A truth that has become painfully obvious but is usually left unsaid out of some mixture of politeness and embarrassment: players no longer need the media.

This is no longer the case. Social media allows athletes a direct line to fans. At the same time, newspaper readership is in freefall. And so the balance shifts: athletes create content that people want to read and in return they get…what, exactly? A couple of quotes in some quickly forgotten USA Today piece?

For athletes like Durant and Lynch, it’s obvious that playing the usual media game brings them little benefit. They are forced to talk with the press, however, because for sports leagues, at least, it still makes sense to work with the mainstream media.

But this is changing too. At a symposium in Washington a few years ago, Wizards and Capitals owner Ted Leonsis laid out a vision for the future of sports that should make journalists nervous. “I used to live in mortal fear about what you would write. Now, I don’t care,” he told the Washington Post. “I think it’s something that you need to internalize: that we’re our own media company.” In Leonsis’ eyes, sports teams and the media aren’t partners working together out of mutual self-interest: they are direct competitors. “When someone goes to find out something about me or a team or a player, and they go to Google and they type that in. I want to learn how to get the highest on the list, and I’ve done that,” Leonsis said. “I don’t want the Washington Post to get the most clicks. I want the most clicks.” It feels like it is only a matter of time before Leonis or some other iconoclastic owner takes the logical next step. If you own valuable content, why allow competing media organizations into your locker rooms to profit from it?

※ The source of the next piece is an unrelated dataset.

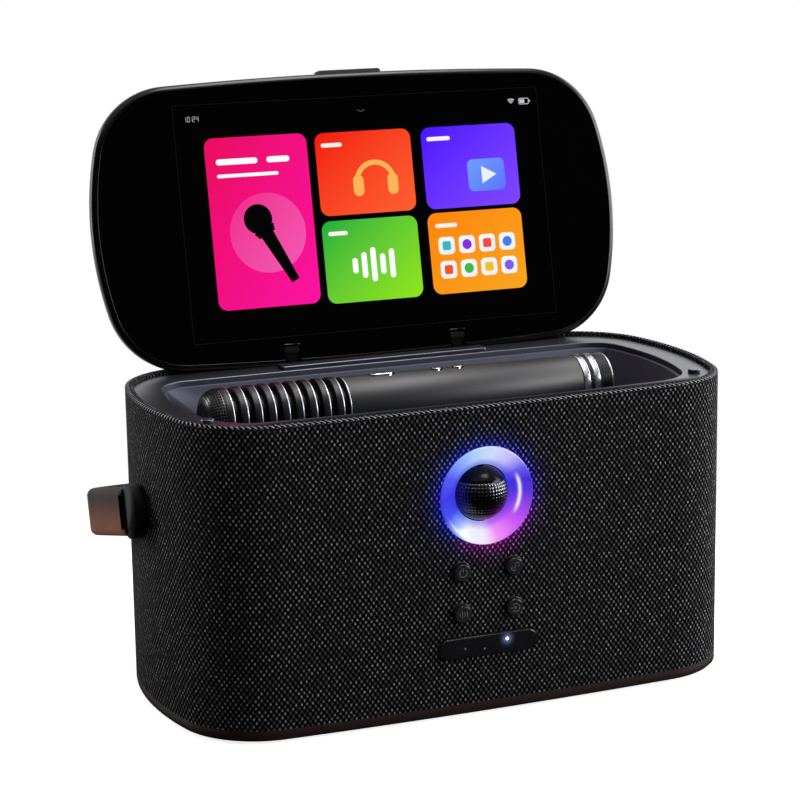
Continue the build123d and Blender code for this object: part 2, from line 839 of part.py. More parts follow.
with BuildPart() as lid_shell:
    extrude(plan_form(lid_inset, lid_plane(lid_back)), amount=lid_thickness)
    along_normal = Axis((0, 0, 0), lid_normal)
    fillet(lid_shell.faces().sort_by(along_normal)[-1].edges(), lid_front_round)
    fillet(lid_shell.faces().sort_by(along_normal)[0].edges(), lid_back_round)
    extrude(
        plan_form(lid_inset + glass_inset, lid_plane(glass_back)),
        amount=glass_thickness,
        mode=Mode.SUBTRACT,
    )
    extrude(
        lid_cavity(lid_plane(lid_back + lid_skin)),
        amount=glass_back - lid_back - lid_skin,
        mode=Mode.SUBTRACT,
    )
    with BuildSketch(lid_plane(lid_back)):
        with Locations([(x, (notch_top - cabinet_depth / 2) / 2) for x in hinge_spots]):
            Rectangle(notch_width, notch_top + cabinet_depth / 2)
    extrude(amount=lid_thickness, mode=Mode.SUBTRACT)
    for x in hinge_spots:
        with BuildSketch(across(x - knuckle_width - pin_overhang, hinge_y, hinge_z)):
            Circle(hinge_pin_radius + pin_grip)
        extrude(amount=2 * (knuckle_width + pin_overhang), mode=Mode.SUBTRACT)
    with BuildSketch(lid_plane(tab_front - tab_thickness - seat_gap)):
        with Locations((0, lid_edge)):
            Rectangle(tab_length + 2 * seat_gap, 2 * (tab_depth + seat_gap))
    extrude(amount=tab_thickness + 2 * seat_gap, mode=Mode.SUBTRACT)
save(lid_shell, "lid_shell")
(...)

Obviously this problem isn’t unique to sports. In a perceptive essay at The Awl, John Herrman calmly walks readers through the “access panic” that is currently roiling through all corners of the media. You can see it in political reporters’ frustration with Donald Trump, who shuts out journalists with a gleeful indifference that makes Bautista look deferential. You see it in celebrity journalism, where Kanye West can reach more people with a tweet than with a Rolling Stone interview. You see it in the grumbling of cultural critics, who are denied press showings of The Force Awakens because — as everyone knows but no one is quite willing to say — their opinions simply do not matter.

In sports journalism, though, the crisis is particularly acute. Sports are exclusively media events — performances designed for public consumption that are constantly tweaked to make them as fascinating and dramatic as possible. For years, a fan’s relationship with the game has been mediated by the press. My vision of Sidney Crosby is an agglomeration of a thousand media narratives. A Warriors-Spurs mid-season game becomes infinitely richer when you’ve read a Sports Illustrated profile about Kawhi Leonard’s scarily locked-in personality or a feature about the trainers who quietly turned Steph Curry’s body into a shooting machine.

The stories all have the same function: to help fans better enjoy the game. It’s hard to argue that they’re essential. Like so many media arrangements that feel natural, the athlete-media compact may simply be an accident of history — an agreement made at a time when curious reporters happened to be the only ones with access to a printing press. It’s doubtful many fans will bat an eye if some other entity comes along to fill that function.

And they’re coming. Stephen Curry just co-founded a start-up called Slyce, a platform designed to help celebrities maintain their brand on social media by sifting through the deluge of postings to find the precise questions that they want to answer. Last year, the NFL player’s association announced that it was forming a media company called ACE, with “compelling sports-lifestyle content focused on athletes.”

In November, when Kobe Bryant announced his retirement, it wasn’t through ESPN or Sports Illustrated, but through a poem published on The Player’s Tribune, a new media site created by ex-Yankee Derek Jeter to give players full control over their message. If social media allows athletes to communicate their day-to-day thoughts and curate their own “brand,” the Player’s Tribune aims to do the work normally done by feature writers — creating the kind of long-form thumbsuckers that were once written by Serious Men who had spent their lives in the press box.

Of course, the end of access sports journalism doesn’t need to mean a future where fans are forced to digest pure, PR-managed spin. Freed from the need to ingratiate themselves with surly athletes, it’s possible sports writers will embrace the kind of in-depth analysis and cheeky commentary you already find from sports bloggers writing miles away from the locker room.

In the meantime, for those curious about Bautista’s feelings about the bat flip game, there already exists an in-depth piece on that insane inning. It describes the atmosphere in breathless detail, charting his thought process as he narrows his focus and feels a crowd “so loud that it was quiet.” It follows the controversy around the bat flip, and puts Bautista’s emotional, heart-on-his-sleeve playing style into the context of passionate Latin American baseball. It’s the best thing written about what it felt like to hit that historic homerun. It is, of course, a story published in The Player’s Tribune, by José Bautista.